Where AI will show up first
More exposed
- CAD drafting support, markups, quantity takeoffs, cost-estimate drafts, and specification comparisons.
- Stormwater, traffic, structural, geotechnical, or utility calculation support that still needs engineering review.
- Permit narratives, report outlines, meeting notes, RFI drafts, submittal summaries, and code or standard lookup.
More protected
- Reading the site when soil, water, utilities, traffic, access, and old drawings do not match the model.
- Making public-safety and constructability judgments that a PE, agency, client, or contractor can challenge.
- Owning the licensed or supervised responsibility for work that affects real infrastructure, budgets, and communities.
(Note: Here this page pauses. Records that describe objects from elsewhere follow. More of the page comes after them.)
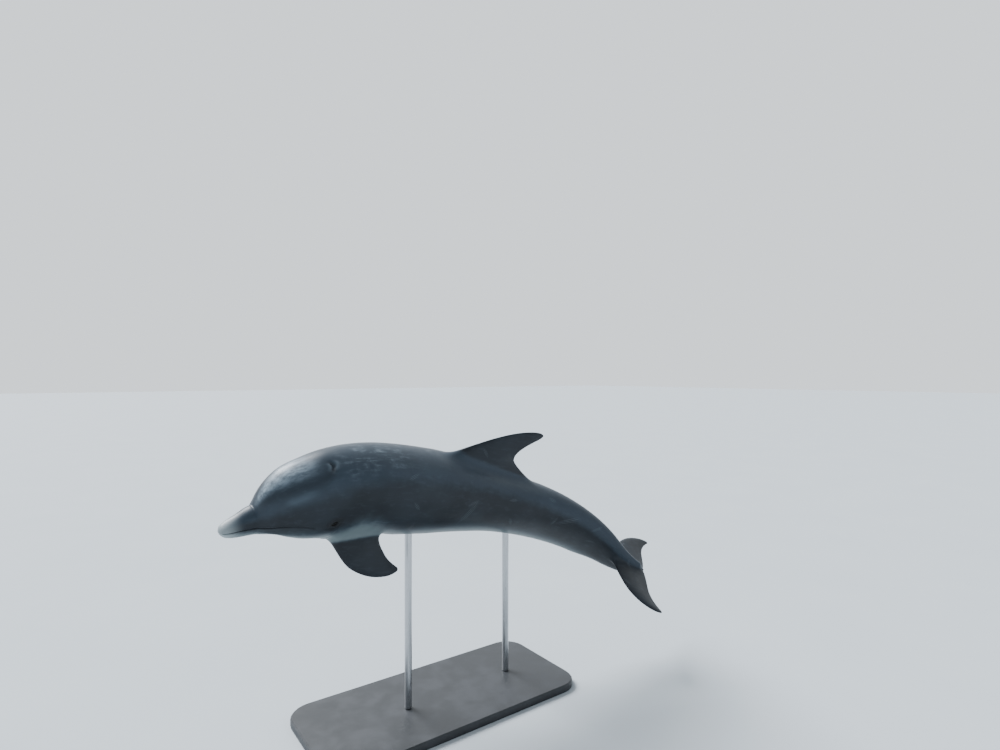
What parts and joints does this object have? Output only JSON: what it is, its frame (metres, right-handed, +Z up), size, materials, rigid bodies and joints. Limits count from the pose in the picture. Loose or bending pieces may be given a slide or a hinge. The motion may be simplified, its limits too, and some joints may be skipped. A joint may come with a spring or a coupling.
{
  "type": "bottlenose dolphin model",
  "caption": "Life-size bottlenose dolphin banking and bending its tail down, a still display model held by upright rods on a flat base.",
  "frame": {"origin": "centre of the stand base's underside", "axes": "+Z up; the nose points toward -X and the animal's left side faces -Y"},
  "size_m": [2.3266, 0.7089, 1.228],
  "materials": {
    "skin": "smooth living skin, slate grey above and pale below, damp satin",
    "eye": "polished dark brown",
    "stand_plate": "satin powder coat",
    "stand_steel": "brushed along its length"
  },
  "bodies": {
    "root": {"upper_jaw": "skin", "lower_jaw": "skin", "head": "skin", "neck": "skin", "chest": "skin", "abdomen": "skin", "tail_stock": "skin", "dorsal_fin": "skin", "flipper_left": "skin", "flipper_right": "skin", "fluke_left": "skin", "fluke_right": "skin", "eye_left": "eye", "eye_right": "eye", "stand_base": "stand_plate", "stand_rod_front": "stand_steel", "stand_rod_rear": "stand_steel"}
  },
  "joints": []
}
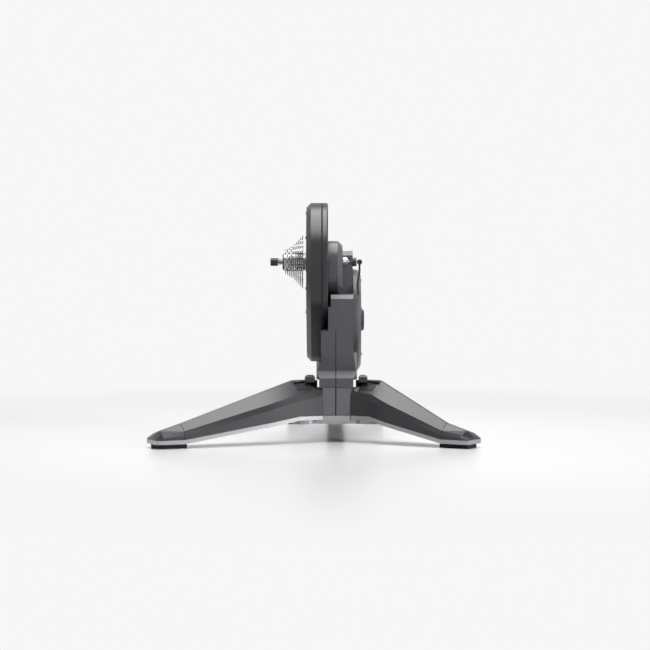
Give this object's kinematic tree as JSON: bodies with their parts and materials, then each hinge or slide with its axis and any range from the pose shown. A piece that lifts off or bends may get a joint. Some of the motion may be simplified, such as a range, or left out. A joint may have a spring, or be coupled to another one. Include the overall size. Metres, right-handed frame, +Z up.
{
  "type": "direct drive bike trainer",
  "caption": "Free-standing direct drive trainer: folding legs, upright casing with belt-driven flywheel, and a rear axle with a cassette.",
  "frame": {"origin": "centre of the footprint, on the floor", "axes": "+Z up, -Y towards the front where the two legs reach, +X away from the cassette side"},
  "size_m": [0.645, 0.6528, 0.474],
  "materials": {
    "casing_plastic": "fine moulded texture, dark grey",
    "dark_plastic": "black moulded, satin",
    "cast_metal": "silver painted casting",
    "steel": "turned",
    "sprocket_steel": "nickel plated, stamped",
    "rubber": "matt moulded",
    "circuit_board": "solder mask"
  },
  "bodies": {
    "base": {"pulley_cover_front": "casing_plastic", "pulley_cover_back": "casing_plastic", "casing_right": "casing_plastic", "casing_left": "casing_plastic", "frame_plate": "cast_metal", "flywheel_bearing_inner": "steel", "flywheel_bearing_outer": "steel", "brake_magnet_block": "dark_plastic", "control_board": "circuit_board", "flywheel_cover": "casing_plastic", "flywheel_cap": "dark_plastic", "axle_housing": "casing_plastic", "axle": "steel", "axle_nut": "steel", "axle_bearing_left": "steel", "axle_bearing_right": "steel", "drive_belt": "rubber", "skewer_rod": "steel", "skewer_head": "dark_plastic", "spring_left": "steel", "spring_right": "steel", "hub_casting": "cast_metal", "hub_cover_left": "casing_plastic", "hub_cover_right": "casing_plastic", "pivot_pin_left": "steel", "pivot_pin_right": "steel", "rear_beam": "casing_plastic", "rear_foot_bar": "casing_plastic", "rear_pad_left": "rubber", "rear_pad_right": "rubber", "power_inlet": "dark_plastic"},
    "leg_left": {"leg_cover_left": "casing_plastic", "leg_arm_left": "cast_metal", "foot_cap_left": "casing_plastic", "foot_pad_left": "rubber"},
    "leg_right": {"leg_cover_right": "casing_plastic", "leg_arm_right": "cast_metal", "foot_cap_right": "casing_plastic", "foot_pad_right": "rubber"},
    "flywheel_set": {"flywheel": "steel", "flywheel_shaft": "steel", "small_pulley": "steel"},
    "pulley": {"drive_pulley": "cast_metal"},
    "cassette": {"sprocket_25": "sprocket_steel", "sprocket_23": "sprocket_steel", "sprocket_21": "sprocket_steel", "sprocket_19": "sprocket_steel", "sprocket_17": "sprocket_steel", "sprocket_15": "sprocket_steel", "sprocket_14": "sprocket_steel", "sprocket_13": "sprocket_steel", "sprocket_12": "sprocket_steel", "sprocket_11": "sprocket_steel", "freehub_body": "steel", "cassette_lock_ring": "dark_plastic"},
    "nut": {"skewer_nut": "dark_plastic"},
    "lever": {"skewer_lever": "dark_plastic"}
  },
  "joints": [
    {"name": "left_leg_fold", "type": "hinge", "parent": "base", "child": "leg_left", "pos_m": [-0.0185, -0.1629, 0.08], "axis": [0, 0, -1], "range_deg": [0, 105]},
    {"name": "right_leg_fold", "type": "hinge", "parent": "base", "child": "leg_right", "pos_m": [0.1055, -0.1629, 0.08], "axis": [0, 0, 1], "range_deg": [0, 114]},
    {"name": "flywheel_spin", "type": "hinge", "parent": "base", "child": "flywheel_set", "pos_m": [0.0615, 0.0021, 0.236], "axis": [1, 0, 0], "continuous": true},
    {"name": "pulley_spin", "type": "hinge", "parent": "base", "child": "pulley", "pos_m": [0.0075, -0.1129, 0.356], "axis": [1, 0, 0], "continuous": true},
    {"name": "cassette_freewheel", "type": "hinge", "parent": "pulley", "child": "cassette", "pos_m": [-0.0385, -0.1129, 0.356], "axis": [1, 0, 0], "continuous": true},
    {"name": "skewer_nut_turn", "type": "hinge", "parent": "base", "child": "nut", "pos_m": [-0.0785, -0.1129, 0.356], "axis": [1, 0, 0], "continuous": true},
    {"name": "skewer_lever_swing", "type": "hinge", "parent": "base", "child": "lever", "pos_m": [0.0905, -0.1129, 0.356], "axis": [0, -1, 0], "range_deg": [0, 180]}
  ],
  "couplings": [
    {"joint": "pulley_spin", "follows": "flywheel_spin", "ratio": 0.22}
  ]
}
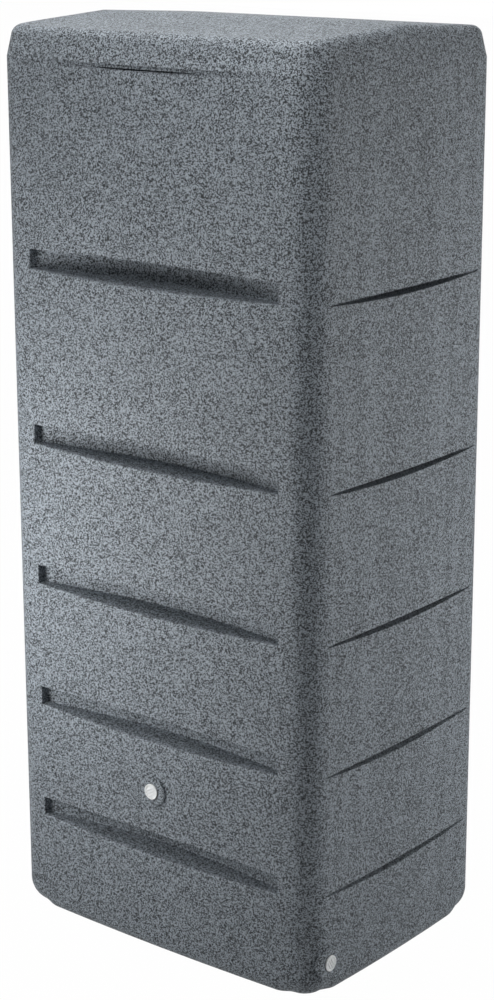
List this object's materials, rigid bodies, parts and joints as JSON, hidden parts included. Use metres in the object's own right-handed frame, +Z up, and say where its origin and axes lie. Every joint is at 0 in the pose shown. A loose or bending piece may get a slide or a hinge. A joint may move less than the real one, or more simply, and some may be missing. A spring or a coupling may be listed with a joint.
{
  "type": "rainwater tank",
  "caption": "Upright moulded rainwater tank for a house wall, with bowed recesses across its front and sides, a lift-off gabled lid and plugged threaded outlets.",
  "frame": {"origin": "middle of the flat base, on the ground", "axes": "+Z up; -Y is the front with an outlet, +Y the flat back that faces the wall, +X the side with the second outlet"},
  "size_m": [0.6418, 0.4831, 1.5],
  "materials": {
    "tank_plastic": "speckled granite grey, fine orange peel",
    "lid_plastic": "speckled granite grey, fine orange peel",
    "insert_brass": "machined",
    "plug_plastic": "satin moulded",
    "seal_rubber": "matt"
  },
  "bodies": {
    "tank": {"tank_body": "tank_plastic", "front_outlet_insert": "insert_brass", "side_outlet_insert": "insert_brass"},
    "lid": {"lid": "lid_plastic"},
    "front_seal": {"front_plug_seal": "seal_rubber"},
    "front_plug": {"front_outlet_plug": "plug_plastic"},
    "side_seal": {"side_plug_seal": "seal_rubber"},
    "side_plug": {"side_outlet_plug": "plug_plastic"}
  },
  "joints": [
    {"name": "lid_lift", "type": "slide", "parent": "tank", "child": "lid", "axis": [0, 0, 1], "range_m": [0, 0.1]},
    {"name": "front_seal_travel", "type": "slide", "parent": "tank", "child": "front_seal", "axis": [0, -1, 0], "range_m": [0, 0.012]},
    {"name": "front_plug_turn", "type": "hinge", "parent": "front_seal", "child": "front_plug", "pos_m": [0, -0.2425, 0.2884], "axis": [0, -1, 0], "range_deg": [0, 2376]},
    {"name": "side_seal_travel", "type": "slide", "parent": "tank", "child": "side_seal", "axis": [1, 0, 0], "range_m": [0, 0.012]},
    {"name": "side_plug_turn", "type": "hinge", "parent": "side_seal", "child": "side_plug", "pos_m": [0.3197, -0.1865, 0.064], "axis": [1, 0, 0], "range_deg": [0, 2376]}
  ],
  "couplings": [
    {"joint": "front_seal_travel", "follows": "front_plug_turn", "m_per_rad": 0.00028875},
    {"joint": "side_seal_travel", "follows": "side_plug_turn", "m_per_rad": 0.00028875}
  ]
}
The practical danger is not that AI instantly replaces the civil engineer. It is that early-career drafting, summary, and lookup work becomes less valuable unless the person using the tool also understands why the output is unsafe, incomplete, or wrong.
The safer career move
Use AI, but do not let it become a substitute for fundamentals. The civil engineer who gets stronger in the next decade is the one who can use tools to move faster while still reading standards, checking units, understanding assumptions, walking the site, asking the contractor better questions, and knowing what cannot be signed without more proof.
AI raises the value of verification. In civil engineering, a plausible wrong answer is not just embarrassing. It can become a permit problem, field problem, budget problem, or safety problem.